Thursday, July 22, 2010

Kovalchuk in purgatory: Day Two thoughts


It's been almost thirty-six hours since the NHL officially rejected the Devils' 17-year $102 million contract for Ilya Kovalchuk and I'm still annoyed at this league for what seems like an arbitrary power play against the NHLPA in advance of the next CBA war in two years. Not to mention a power play against the Devils, since we know if it was the Kings, Blackhawks, Flyers and Red Wings that inked these deals they would be approved with only a half-hearted investigation later. Why do we know this...because it's already happened! Specifically with Marian Hossa in Chicago where the league approved the contract then half-heartedly investigated after the fact.

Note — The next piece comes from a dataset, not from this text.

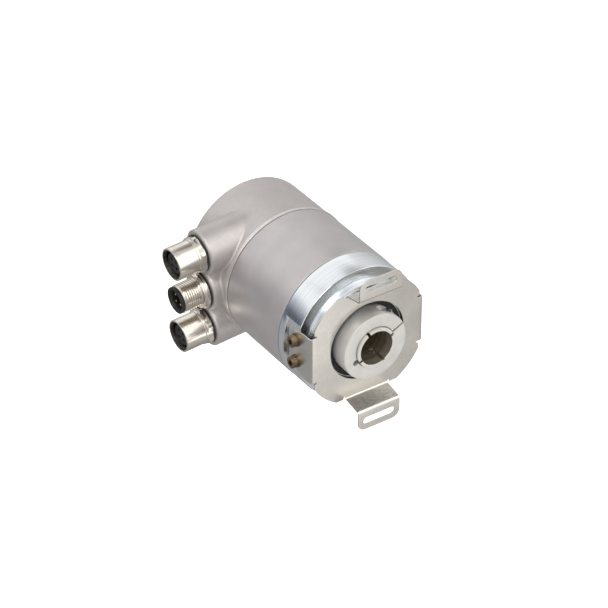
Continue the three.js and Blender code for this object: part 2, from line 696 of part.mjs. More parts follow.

True, I admit the Devils pushed the boundaries even further than those other teams adding a couple more years onto the deal, making multiple years at the end of the deal minimum salary and under $1 million and changing the no-movement clause of the first several years to a no-trade in the last several after a one-year window where Kovy can be traded or moved at will. While that hasn't gotten as much play as the number, I never heard of that kind of no-movement clause either. Yet, it's all legal under the CBA. How do we know this...because Lou Lamoriello hired a former NHL employee who helped work on the CBA to be what in the NFL you would call a 'cap guru'.

With all that you would think the league doesn't have a case, right? Well I guess that depends on just how broad the NHL's powers are in this CBA, which now doesn't seem worth the paper it's printed on - just like the Confederate dollar - and whether they have the right to arbitrarily reject a contract. If they do have a 'best interests in the game clause' then I call shenanigans over why they didn't do it before. I guess Original Six teams can get away with it (Philly too, though they hamstrung themselves while being cute since Chris Pronger was over 35 when he signed his deal so his retirement doesn't help them), but not us.

More to the point though, to illustrate the shenanigans involved here consider that while this fight is going on the NHLPA still hasn't picked an executive director (as much as I can't stand Don Fehr, the former MLBPA director who's up for the same post here, I wouldn't mind the NHLPA sicing him after Gary Bettman in a courtroom right about now). And unbelievably after five years of the CBA both sides still don't have an arbitrator in place for contract disputes. Granted this has never come up before to where there has been an arbitrator needed but still, it shows an unbelievable lack of foresight. Especially with the direction contracts were taking.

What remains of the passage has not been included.